As the media industry continues to evolve with the changing times, paywalls and digital-first strategies continue to be a part of the new dynamic landscape. Since inVocus has covered both models at length, here’s an update on who’s the newest to get on board with the digital future.

  • Sensationalist former tabloid newspaper the Weekly World News is following in the footsteps of the New York Times and other big-name papers and is planning to go behind a paywall, several sources have reported. The paper, which went online-only in 2009, is known for sporting sensational headlines that could include sightings of Big Foot, the invasion of aliens or the adventures of Bat Boy. According to Mashable.com, the paper is using the services of MediaPass to erect a paywall and will charge $3.95 a month for a year’s subscription.
  • Following a college newspaper trend toward going digital, Florida’s A&M University has started publishing strictly online after school officials ordered student newspaper staff to halt printing The Famuan, reported Poynter.org. In an effort to keep providing news, the paper’s staff has launched an online presence called Ink and Fangs. According to Tallhassee.com, the school was slapped with a libel suit when the paper incorrectly reported the names of students involved in a recent hazing death, one of which was innocent. The paper made a correction, but the suit is still active. The paper is reportedly allowed to start printing again starting Jan. 30, but staff members will have to reapply for their positions.

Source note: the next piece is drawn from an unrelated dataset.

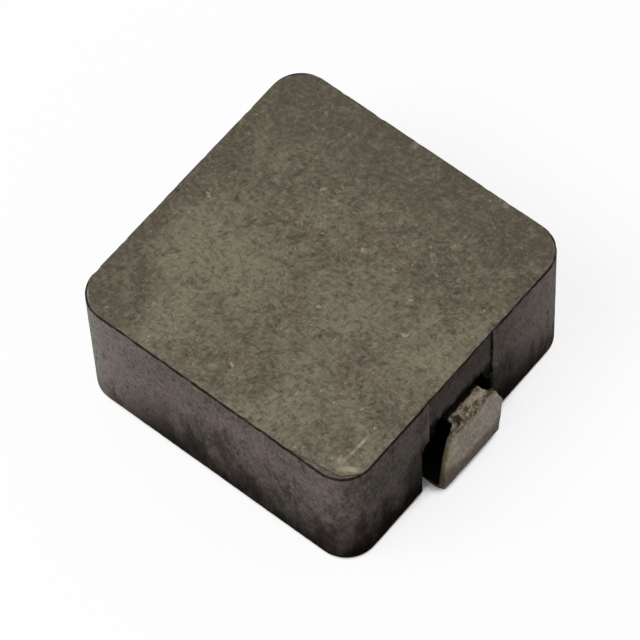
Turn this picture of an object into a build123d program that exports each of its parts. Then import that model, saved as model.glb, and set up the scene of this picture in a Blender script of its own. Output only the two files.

  • In line with Journal Register Company’s digital mantra, the Washington Times has announced it is planning on going digital-first this year. But don’t say goodbye to the print edition yet. Executive Editor David Jackson said in a memo that the paper will continue to print five days a week and the website will undergo a redesign instead. The site will reportedly feature blogs, interactive charts and graphics, as well as columns from Libertarian viewpoints, tea party opinions and young conservatives. Meanwhile, local coverage will be put into a national context for national readers, while the paper will specialize in stories surrounding national security and defense. Jackson also promised to amp up social media initiatives while embracing new technologies.
  • In what may be a first, blogger Andrew Sullivan had decided to take his blog, The Daily Dish, behind a paywall. Currently living on the Daily Beast, the Dish will only be available to those who pay the $19.99 yearly fee starting Feb. 1. According to Mashable.com, most of the site will follow a metered model and will offer a number of stories for free, while content can be accessed through links on other blogs and social media. Content such as Sullivan’s View from Your Window, however, will be restricted to paying readers. In his announcement on the Daily Beast, Sullivan noted the future may hold a monthly tablet magazine if all goes well. As of Jan. 3, Sullivan tweeted the blog had accrued 12,000 paid subscribers in 24 hours.

Given that it’s only January and a blog is now going behind a paywall, it looks as if 2013 will be the bearer of interesting twists to old trends and more in the manner of the digital evolution.